The last 2 years I have had my field I have had it blanket weedkilled, mainly for ragwort and buttercups as there is not to much of anythings else on there.

I would like to try to be a bit more environmentally friendly, and also find that I end up pulling the ragwort anyway as I can't bear the stuff dying all over the place!

So it is only the buttercups that are the problem....I have heard that spreading lime on the field changes the PH so the buttercups don't grow, has anyone tried this?

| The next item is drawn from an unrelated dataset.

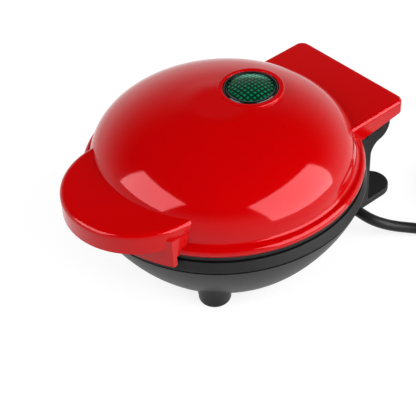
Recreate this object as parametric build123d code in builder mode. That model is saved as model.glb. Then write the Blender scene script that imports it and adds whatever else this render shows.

If you have does it work? What sort of costs are involved and what time of year to do it? Does it need doing multiple times and how long do you have to keep the horses off? Are there any other implications to doing this?


----------



## Darkly_Dreaming_Dex (18 July 2008)

The only time i have seen lime used was on a field where 2 horses had died of grass sickness. I asked why he was applying it  and the farmer said it was like using disinfectant- but he could have been pulling my leg.


----------



## HelsB (18 July 2008)

I have also heard of it used to stop the rough bits of grazing where horses have used it as toilet areas but don't know if that works either ??


----------



## Spyda (18 July 2008)

I've got a buttercup problem too, and my husband suggested using lime (he's an agric person).  Haven't done it but would be interested to know if it would work.


----------



## Spyda (18 July 2008)

Having Googled it, found this link on another forum.  Might be of interest....

Eradicating buttercups 

Most relevant posts from above thread -

[ QUOTE ]
Bobbin24th May 2007, 09:41 AM
The ground is lime defficient, dust it with lime and buttercups shouldn't grow back. This is what Norman said and I looked into it. They only grow in lime defficient soil.


[/ QUOTE ]

[ QUOTE ]
sabreig26th May 2007, 03:51 PM
I have been looking into this and after lots of reaserach and talking to lots of agricultural shops I have been told that you MUST NOT put lime on it until you have checked the ph of the soil. If the soil is not a low enough on lime and you put lime on it will have ill effects on the grass. It is best to get the ph tested first which is what I am having done, until then I have put on something that was reccommended to kill ragwort, buttercups, nettles and docks and that was called Transfer 250ml per 10 litres.


[/ QUOTE ]

ALSO found this table interesting reading, from another website;

http://www.primalseeds.org/weeds.htm

Tells you what the weeds growing your pasture indicate.


----------



## Bosworth (18 July 2008)

you need to get your soil sample to establish both the pH and the type of soil. I suspect you have a low pH around 5.2 - 5.5 which is great for buttercups and not so good for grass. The optimum pH for grass growth is 6 - 6.5 so adding lime should achieve this. but get the spoil sampled to establish what else your soil is deficient in so you can fertilise it correctly.


----------



## KarynK (18 July 2008)

Well I dont know about applying lime but I am on chalk downs and buttercups grow here!!!!


----------